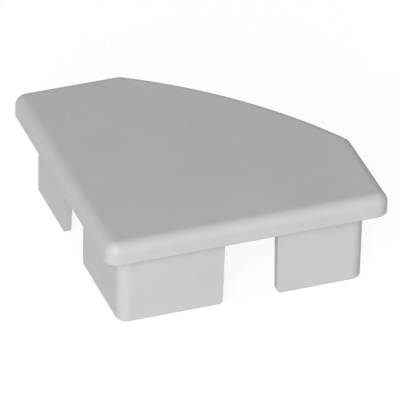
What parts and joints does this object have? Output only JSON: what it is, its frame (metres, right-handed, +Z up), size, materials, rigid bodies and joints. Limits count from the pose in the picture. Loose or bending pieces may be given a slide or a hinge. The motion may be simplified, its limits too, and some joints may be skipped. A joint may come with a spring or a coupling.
{
  "type": "profile end cap",
  "caption": "Moulded end cap for a framing profile: a flat flange with a square corner and an arched side, over a thin inset skirt slotted in its long sides.",
  "frame": {"origin": "on the plane of the skirt tips, under the middle of the flange's square envelope", "axes": "+Z up from the skirt tips to the flange's outer face; the square corner points to -X and -Y, and the long sides run from it along +X and +Y"},
  "size_m": [0.045, 0.045, 0.0161],
  "materials": {
    "cap_plastic": "satin, fine moulded texture"
  },
  "bodies": {
    "root": {"end_cap": "cap_plastic"}
  },
  "joints": []
}
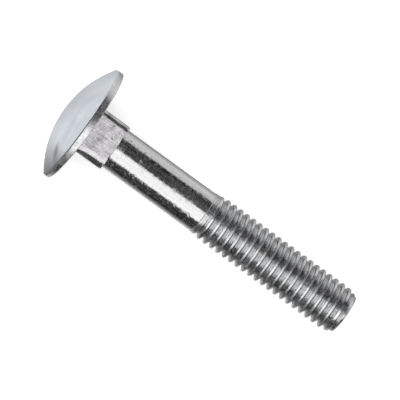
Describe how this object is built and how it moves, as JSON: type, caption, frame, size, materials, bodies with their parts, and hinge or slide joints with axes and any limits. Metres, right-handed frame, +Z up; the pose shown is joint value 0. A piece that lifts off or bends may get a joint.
——
_Your instructions_
Give back the whole listing exactly as it reads.

_Exercise output_
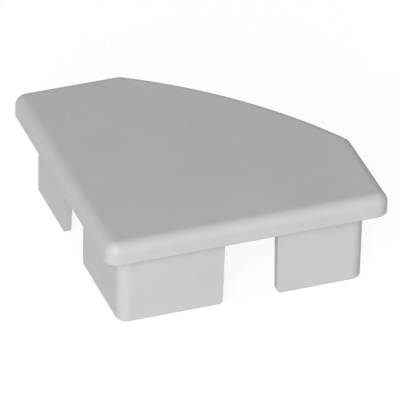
What parts and joints does this object have? Output only JSON: what it is, its frame (metres, right-handed, +Z up), size, materials, rigid bodies and joints. Limits count from the pose in the picture. Loose or bending pieces may be given a slide or a hinge. The motion may be simplified, its limits too, and some joints may be skipped. A joint may come with a spring or a coupling.
{
  "type": "profile end cap",
  "caption": "Moulded end cap for a framing profile: a flat flange with a square corner and an arched side, over a thin inset skirt slotted in its long sides.",
  "frame": {"origin": "on the plane of the skirt tips, under the middle of the flange's square envelope", "axes": "+Z up from the skirt tips to the flange's outer face; the square corner points to -X and -Y, and the long sides run from it along +X and +Y"},
  "size_m": [0.045, 0.045, 0.0161],
  "materials": {
    "cap_plastic": "satin, fine moulded texture"
  },
  "bodies": {
    "root": {"end_cap": "cap_plastic"}
  },
  "joints": []
}
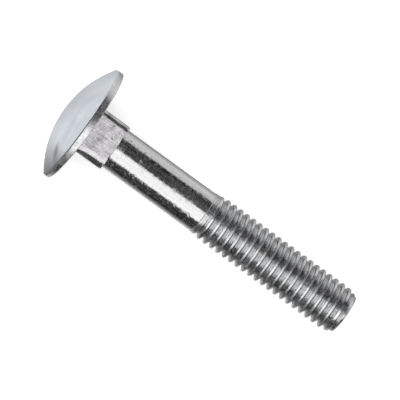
Describe how this object is built and how it moves, as JSON: type, caption, frame, size, materials, bodies with their parts, and hinge or slide joints with axes and any limits. Metres, right-handed frame, +Z up; the pose shown is joint value 0. A piece that lifts off or bends may get a joint.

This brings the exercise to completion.